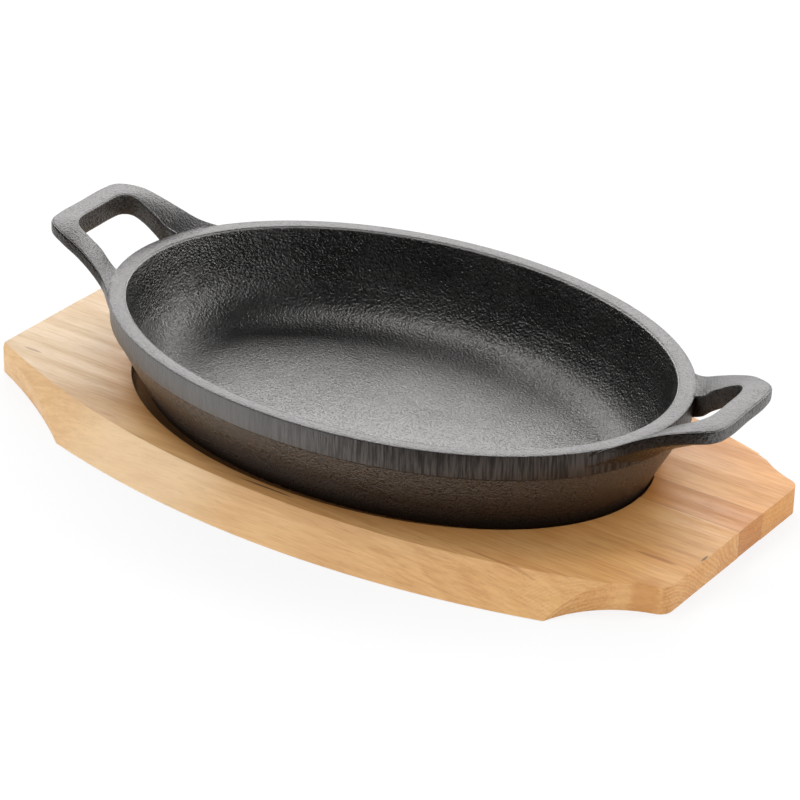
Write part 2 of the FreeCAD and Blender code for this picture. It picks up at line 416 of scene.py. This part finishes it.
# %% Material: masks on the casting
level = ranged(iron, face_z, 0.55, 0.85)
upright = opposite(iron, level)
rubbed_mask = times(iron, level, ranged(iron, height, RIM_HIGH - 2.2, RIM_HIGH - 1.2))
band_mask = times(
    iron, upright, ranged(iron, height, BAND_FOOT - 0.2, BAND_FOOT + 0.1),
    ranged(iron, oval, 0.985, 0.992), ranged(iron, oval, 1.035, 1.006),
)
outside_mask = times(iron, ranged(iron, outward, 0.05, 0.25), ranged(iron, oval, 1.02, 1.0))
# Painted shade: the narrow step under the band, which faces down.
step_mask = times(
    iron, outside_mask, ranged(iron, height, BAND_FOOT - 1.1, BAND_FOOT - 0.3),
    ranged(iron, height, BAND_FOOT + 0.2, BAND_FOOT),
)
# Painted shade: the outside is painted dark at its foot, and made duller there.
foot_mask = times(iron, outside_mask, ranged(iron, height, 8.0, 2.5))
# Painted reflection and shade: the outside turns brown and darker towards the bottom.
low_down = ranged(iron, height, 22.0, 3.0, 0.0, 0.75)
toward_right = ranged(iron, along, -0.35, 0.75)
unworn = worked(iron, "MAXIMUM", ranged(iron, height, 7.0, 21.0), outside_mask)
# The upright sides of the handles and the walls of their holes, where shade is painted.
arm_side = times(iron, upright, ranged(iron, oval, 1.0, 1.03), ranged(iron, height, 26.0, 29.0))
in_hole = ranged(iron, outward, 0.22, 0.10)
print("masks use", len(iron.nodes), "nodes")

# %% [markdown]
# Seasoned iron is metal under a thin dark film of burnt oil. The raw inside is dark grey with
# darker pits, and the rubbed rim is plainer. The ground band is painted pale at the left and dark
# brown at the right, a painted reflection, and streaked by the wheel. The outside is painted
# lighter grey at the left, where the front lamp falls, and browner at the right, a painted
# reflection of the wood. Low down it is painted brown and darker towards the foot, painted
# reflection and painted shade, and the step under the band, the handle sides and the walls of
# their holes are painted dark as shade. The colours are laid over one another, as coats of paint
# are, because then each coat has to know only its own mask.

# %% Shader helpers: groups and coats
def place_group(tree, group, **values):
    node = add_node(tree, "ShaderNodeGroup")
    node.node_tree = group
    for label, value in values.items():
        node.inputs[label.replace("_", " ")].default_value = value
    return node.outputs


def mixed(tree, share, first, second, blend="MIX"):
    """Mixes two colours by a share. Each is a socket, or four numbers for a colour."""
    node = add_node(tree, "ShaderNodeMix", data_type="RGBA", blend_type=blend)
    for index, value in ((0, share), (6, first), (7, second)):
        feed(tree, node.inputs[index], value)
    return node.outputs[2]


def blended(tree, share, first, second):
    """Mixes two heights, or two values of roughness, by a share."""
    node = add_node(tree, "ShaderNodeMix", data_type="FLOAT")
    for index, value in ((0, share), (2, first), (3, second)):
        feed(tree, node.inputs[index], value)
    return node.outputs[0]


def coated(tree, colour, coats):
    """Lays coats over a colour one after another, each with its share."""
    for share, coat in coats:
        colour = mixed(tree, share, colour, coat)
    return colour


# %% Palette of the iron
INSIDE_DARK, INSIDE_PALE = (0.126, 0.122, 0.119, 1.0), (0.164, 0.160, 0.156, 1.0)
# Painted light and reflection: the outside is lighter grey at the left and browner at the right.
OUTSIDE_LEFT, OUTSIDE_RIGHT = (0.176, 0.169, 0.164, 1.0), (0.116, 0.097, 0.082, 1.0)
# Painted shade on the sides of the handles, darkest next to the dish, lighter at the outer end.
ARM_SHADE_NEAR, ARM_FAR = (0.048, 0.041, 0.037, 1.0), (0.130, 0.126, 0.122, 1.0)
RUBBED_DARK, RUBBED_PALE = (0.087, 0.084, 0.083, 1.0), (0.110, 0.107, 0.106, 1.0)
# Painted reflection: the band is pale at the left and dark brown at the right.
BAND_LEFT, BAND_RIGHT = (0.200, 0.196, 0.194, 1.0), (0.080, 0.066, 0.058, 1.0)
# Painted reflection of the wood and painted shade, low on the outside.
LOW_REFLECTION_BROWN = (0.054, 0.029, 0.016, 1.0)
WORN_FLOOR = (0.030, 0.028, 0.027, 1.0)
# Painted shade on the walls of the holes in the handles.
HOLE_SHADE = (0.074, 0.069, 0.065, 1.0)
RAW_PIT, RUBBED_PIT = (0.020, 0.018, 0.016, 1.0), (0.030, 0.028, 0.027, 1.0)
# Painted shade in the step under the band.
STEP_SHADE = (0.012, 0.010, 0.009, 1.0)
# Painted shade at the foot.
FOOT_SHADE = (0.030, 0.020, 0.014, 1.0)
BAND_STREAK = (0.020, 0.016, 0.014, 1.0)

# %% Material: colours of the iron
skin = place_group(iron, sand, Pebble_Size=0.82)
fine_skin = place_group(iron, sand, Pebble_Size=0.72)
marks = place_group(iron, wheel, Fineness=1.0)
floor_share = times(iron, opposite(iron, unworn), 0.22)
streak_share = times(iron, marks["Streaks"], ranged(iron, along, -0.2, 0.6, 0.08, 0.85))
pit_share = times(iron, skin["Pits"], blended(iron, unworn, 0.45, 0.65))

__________

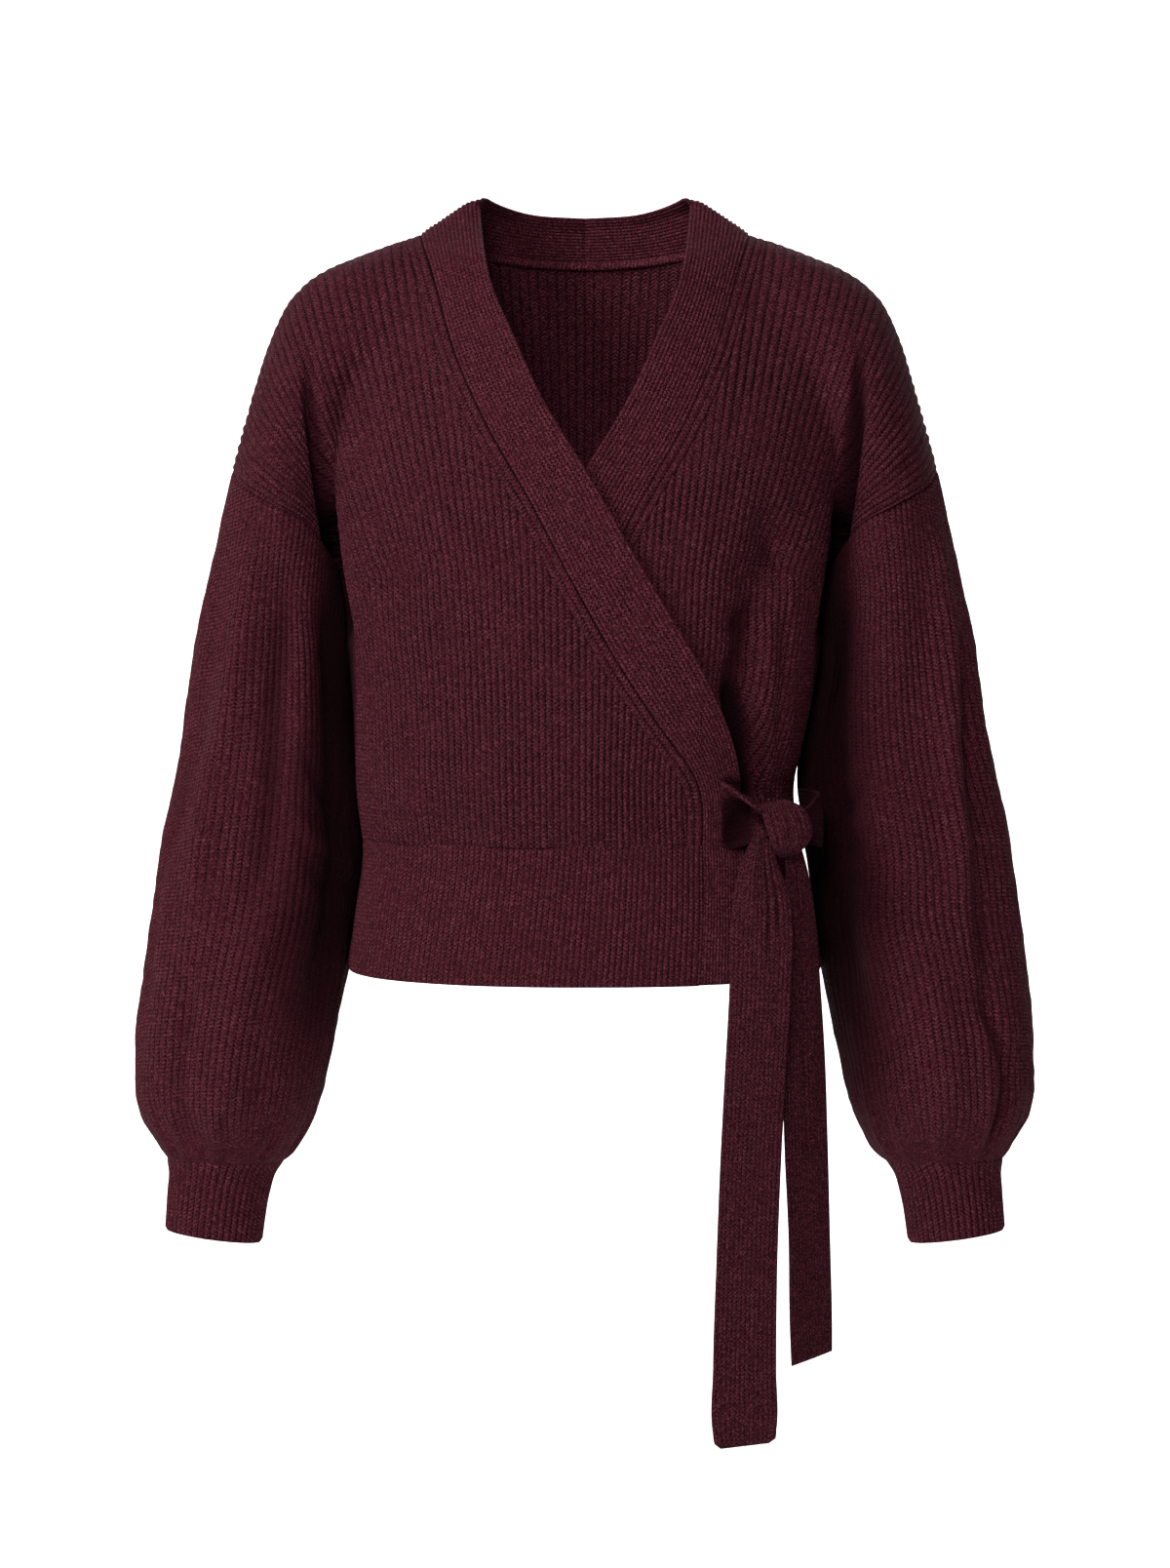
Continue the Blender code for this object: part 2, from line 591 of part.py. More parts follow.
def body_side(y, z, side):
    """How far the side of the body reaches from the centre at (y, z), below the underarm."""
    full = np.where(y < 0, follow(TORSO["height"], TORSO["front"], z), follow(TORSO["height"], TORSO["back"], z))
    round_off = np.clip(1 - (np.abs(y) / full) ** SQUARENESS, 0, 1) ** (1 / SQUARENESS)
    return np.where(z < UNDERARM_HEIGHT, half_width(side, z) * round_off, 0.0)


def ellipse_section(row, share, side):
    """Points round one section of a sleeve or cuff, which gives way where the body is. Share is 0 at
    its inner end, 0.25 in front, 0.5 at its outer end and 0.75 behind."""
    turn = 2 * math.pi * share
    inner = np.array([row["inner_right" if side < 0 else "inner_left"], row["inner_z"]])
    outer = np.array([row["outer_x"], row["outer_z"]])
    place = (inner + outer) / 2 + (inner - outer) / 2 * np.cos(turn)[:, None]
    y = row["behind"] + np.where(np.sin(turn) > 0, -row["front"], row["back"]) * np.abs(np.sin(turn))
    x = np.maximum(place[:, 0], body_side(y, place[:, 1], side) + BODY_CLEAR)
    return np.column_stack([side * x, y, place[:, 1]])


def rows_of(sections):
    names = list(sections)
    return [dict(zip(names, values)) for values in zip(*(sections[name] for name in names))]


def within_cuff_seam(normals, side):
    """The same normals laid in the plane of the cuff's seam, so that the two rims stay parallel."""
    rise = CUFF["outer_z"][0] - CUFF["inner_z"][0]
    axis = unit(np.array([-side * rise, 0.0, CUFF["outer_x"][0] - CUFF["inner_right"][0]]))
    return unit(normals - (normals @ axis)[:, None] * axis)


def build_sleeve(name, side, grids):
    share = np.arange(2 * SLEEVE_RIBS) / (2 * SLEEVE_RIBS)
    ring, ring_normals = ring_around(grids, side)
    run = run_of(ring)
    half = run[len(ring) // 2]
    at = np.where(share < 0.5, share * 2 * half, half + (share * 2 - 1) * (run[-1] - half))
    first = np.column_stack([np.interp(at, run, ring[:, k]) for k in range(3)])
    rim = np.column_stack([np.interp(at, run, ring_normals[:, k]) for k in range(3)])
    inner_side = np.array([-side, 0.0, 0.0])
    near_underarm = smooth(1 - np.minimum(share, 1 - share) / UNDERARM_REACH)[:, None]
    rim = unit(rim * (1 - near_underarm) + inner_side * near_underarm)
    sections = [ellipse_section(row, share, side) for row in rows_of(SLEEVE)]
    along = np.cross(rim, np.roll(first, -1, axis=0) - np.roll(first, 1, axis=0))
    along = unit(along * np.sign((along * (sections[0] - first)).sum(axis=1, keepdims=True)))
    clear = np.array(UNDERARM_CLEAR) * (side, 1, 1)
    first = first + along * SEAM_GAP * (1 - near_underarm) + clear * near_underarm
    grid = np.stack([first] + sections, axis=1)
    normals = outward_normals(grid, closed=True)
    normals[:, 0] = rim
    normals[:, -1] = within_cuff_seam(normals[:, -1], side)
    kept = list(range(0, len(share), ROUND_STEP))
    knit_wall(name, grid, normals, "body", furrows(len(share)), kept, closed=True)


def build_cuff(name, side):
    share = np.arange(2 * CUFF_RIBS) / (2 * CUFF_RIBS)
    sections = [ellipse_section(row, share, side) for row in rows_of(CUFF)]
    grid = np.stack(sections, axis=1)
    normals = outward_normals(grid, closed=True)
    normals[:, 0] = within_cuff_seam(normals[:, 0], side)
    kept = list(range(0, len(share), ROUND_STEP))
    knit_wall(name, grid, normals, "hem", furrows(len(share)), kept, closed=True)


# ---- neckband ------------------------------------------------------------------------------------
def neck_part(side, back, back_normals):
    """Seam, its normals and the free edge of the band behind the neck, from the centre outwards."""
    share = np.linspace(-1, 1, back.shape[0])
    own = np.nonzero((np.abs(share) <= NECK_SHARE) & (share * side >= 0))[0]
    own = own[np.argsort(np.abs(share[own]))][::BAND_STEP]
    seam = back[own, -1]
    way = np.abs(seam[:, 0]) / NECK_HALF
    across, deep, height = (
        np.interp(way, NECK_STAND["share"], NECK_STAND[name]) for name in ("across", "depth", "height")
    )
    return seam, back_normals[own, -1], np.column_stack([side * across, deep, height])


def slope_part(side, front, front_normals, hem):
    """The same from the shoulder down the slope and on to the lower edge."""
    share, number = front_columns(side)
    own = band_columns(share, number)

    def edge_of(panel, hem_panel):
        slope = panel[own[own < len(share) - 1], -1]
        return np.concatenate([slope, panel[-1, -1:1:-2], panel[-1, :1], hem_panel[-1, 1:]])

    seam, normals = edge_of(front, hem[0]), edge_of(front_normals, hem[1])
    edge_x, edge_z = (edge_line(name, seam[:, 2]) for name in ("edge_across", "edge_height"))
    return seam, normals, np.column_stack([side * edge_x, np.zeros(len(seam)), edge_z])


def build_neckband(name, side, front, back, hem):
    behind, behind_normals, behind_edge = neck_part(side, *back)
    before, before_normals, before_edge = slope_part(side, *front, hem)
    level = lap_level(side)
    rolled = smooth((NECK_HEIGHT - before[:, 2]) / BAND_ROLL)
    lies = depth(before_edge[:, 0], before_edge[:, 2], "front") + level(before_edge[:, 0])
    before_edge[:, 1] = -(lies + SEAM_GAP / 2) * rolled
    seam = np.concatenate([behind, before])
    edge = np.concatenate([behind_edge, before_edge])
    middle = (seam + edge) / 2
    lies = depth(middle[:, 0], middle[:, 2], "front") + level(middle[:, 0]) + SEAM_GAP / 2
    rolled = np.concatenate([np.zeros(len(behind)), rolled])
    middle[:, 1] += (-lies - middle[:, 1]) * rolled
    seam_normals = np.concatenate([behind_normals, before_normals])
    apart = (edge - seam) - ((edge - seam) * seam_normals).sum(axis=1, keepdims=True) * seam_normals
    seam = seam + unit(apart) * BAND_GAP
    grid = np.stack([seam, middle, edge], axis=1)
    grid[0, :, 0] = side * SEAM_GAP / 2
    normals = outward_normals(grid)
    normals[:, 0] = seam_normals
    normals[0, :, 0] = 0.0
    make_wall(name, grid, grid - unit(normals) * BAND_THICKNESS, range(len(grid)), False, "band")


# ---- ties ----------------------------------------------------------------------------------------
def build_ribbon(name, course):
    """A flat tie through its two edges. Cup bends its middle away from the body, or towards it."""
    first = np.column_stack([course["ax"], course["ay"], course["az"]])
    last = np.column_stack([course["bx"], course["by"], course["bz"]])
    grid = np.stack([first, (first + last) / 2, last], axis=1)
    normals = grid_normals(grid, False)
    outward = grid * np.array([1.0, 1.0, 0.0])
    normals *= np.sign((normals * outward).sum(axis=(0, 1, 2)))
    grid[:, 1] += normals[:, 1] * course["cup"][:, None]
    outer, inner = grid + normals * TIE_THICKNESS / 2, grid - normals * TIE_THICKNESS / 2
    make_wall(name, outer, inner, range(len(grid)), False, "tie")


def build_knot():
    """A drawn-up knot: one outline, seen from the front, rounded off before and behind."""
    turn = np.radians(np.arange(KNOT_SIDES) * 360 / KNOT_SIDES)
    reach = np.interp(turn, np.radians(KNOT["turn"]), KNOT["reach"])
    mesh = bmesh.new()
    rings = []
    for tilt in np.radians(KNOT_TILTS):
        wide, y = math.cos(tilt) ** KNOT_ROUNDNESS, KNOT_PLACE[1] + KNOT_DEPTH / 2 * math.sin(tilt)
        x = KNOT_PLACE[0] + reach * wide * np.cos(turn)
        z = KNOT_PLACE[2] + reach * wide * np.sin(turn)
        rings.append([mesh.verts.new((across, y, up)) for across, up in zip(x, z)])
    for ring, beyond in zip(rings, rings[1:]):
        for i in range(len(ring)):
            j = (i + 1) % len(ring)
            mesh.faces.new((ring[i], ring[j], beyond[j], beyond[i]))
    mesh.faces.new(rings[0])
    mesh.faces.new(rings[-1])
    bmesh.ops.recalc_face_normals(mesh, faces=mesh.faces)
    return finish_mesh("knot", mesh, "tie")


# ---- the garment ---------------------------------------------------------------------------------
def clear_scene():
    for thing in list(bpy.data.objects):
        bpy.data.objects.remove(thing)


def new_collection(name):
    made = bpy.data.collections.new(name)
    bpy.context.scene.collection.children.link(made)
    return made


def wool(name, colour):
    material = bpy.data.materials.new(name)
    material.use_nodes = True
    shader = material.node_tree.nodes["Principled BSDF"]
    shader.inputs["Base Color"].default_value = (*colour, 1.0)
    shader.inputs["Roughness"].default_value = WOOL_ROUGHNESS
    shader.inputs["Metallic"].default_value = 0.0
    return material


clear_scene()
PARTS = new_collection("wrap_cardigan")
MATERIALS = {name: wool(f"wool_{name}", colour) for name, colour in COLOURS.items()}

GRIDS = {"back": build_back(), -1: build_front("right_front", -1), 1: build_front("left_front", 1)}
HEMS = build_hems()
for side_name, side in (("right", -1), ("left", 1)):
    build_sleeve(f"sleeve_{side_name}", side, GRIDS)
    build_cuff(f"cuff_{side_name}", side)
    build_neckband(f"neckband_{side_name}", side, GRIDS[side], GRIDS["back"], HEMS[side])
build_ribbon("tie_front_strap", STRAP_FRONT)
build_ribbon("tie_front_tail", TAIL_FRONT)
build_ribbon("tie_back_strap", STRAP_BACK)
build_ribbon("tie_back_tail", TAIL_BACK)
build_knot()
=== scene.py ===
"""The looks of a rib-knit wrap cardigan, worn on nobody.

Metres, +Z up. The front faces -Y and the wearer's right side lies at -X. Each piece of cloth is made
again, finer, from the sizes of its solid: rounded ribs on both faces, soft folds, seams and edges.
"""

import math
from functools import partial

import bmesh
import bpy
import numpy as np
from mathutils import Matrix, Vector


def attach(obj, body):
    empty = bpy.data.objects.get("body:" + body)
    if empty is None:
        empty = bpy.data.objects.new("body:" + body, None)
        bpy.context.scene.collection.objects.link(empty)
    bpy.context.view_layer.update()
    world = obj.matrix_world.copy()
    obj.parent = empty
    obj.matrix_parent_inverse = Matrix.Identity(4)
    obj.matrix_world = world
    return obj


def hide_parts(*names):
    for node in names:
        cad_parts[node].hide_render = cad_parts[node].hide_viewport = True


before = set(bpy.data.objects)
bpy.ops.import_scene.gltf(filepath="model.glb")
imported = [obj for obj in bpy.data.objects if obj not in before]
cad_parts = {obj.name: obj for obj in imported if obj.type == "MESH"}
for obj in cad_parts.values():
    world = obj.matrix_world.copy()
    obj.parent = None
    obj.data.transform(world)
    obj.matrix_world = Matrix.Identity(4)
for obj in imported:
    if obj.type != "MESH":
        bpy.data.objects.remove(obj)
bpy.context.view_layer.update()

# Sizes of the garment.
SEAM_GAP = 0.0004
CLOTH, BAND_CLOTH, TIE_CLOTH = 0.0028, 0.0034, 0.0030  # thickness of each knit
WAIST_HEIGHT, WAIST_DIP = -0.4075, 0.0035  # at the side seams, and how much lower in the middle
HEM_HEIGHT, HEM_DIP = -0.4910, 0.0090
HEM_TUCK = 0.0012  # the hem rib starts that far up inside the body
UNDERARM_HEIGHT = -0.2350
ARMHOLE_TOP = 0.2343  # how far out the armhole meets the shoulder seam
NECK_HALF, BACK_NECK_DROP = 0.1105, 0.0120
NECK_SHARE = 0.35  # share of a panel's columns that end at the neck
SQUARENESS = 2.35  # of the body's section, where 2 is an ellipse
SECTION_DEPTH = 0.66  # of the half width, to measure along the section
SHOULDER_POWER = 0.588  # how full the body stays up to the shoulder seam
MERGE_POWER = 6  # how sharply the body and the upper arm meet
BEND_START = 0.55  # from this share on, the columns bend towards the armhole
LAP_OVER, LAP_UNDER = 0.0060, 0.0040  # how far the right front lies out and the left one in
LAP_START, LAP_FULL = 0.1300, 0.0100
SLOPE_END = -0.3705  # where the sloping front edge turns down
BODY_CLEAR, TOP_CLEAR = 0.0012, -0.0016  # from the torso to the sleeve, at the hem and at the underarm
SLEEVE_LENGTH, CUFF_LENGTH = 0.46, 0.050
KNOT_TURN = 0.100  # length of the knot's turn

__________

● **Instructions for the task**
Exactly as written, return the lines from the line containing "HEMS = build_hems()" through the line containing "obj.matrix_world = Matrix.Identity(4)", both included.

● **Task output**
HEMS = build_hems()
for side_name, side in (("right", -1), ("left", 1)):
    build_sleeve(f"sleeve_{side_name}", side, GRIDS)
    build_cuff(f"cuff_{side_name}", side)
    build_neckband(f"neckband_{side_name}", side, GRIDS[side], GRIDS["back"], HEMS[side])
build_ribbon("tie_front_strap", STRAP_FRONT)
build_ribbon("tie_front_tail", TAIL_FRONT)
build_ribbon("tie_back_strap", STRAP_BACK)
build_ribbon("tie_back_tail", TAIL_BACK)
build_knot()
=== scene.py ===
"""The looks of a rib-knit wrap cardigan, worn on nobody.

Metres, +Z up. The front faces -Y and the wearer's right side lies at -X. Each piece of cloth is made
again, finer, from the sizes of its solid: rounded ribs on both faces, soft folds, seams and edges.
"""

import math
from functools import partial

import bmesh
import bpy
import numpy as np
from mathutils import Matrix, Vector


def attach(obj, body):
    empty = bpy.data.objects.get("body:" + body)
    if empty is None:
        empty = bpy.data.objects.new("body:" + body, None)
        bpy.context.scene.collection.objects.link(empty)
    bpy.context.view_layer.update()
    world = obj.matrix_world.copy()
    obj.parent = empty
    obj.matrix_parent_inverse = Matrix.Identity(4)
    obj.matrix_world = world
    return obj


def hide_parts(*names):
    for node in names:
        cad_parts[node].hide_render = cad_parts[node].hide_viewport = True


before = set(bpy.data.objects)
bpy.ops.import_scene.gltf(filepath="model.glb")
imported = [obj for obj in bpy.data.objects if obj not in before]
cad_parts = {obj.name: obj for obj in imported if obj.type == "MESH"}
for obj in cad_parts.values():
    world = obj.matrix_world.copy()
    obj.parent = None
    obj.data.transform(world)
    obj.matrix_world = Matrix.Identity(4)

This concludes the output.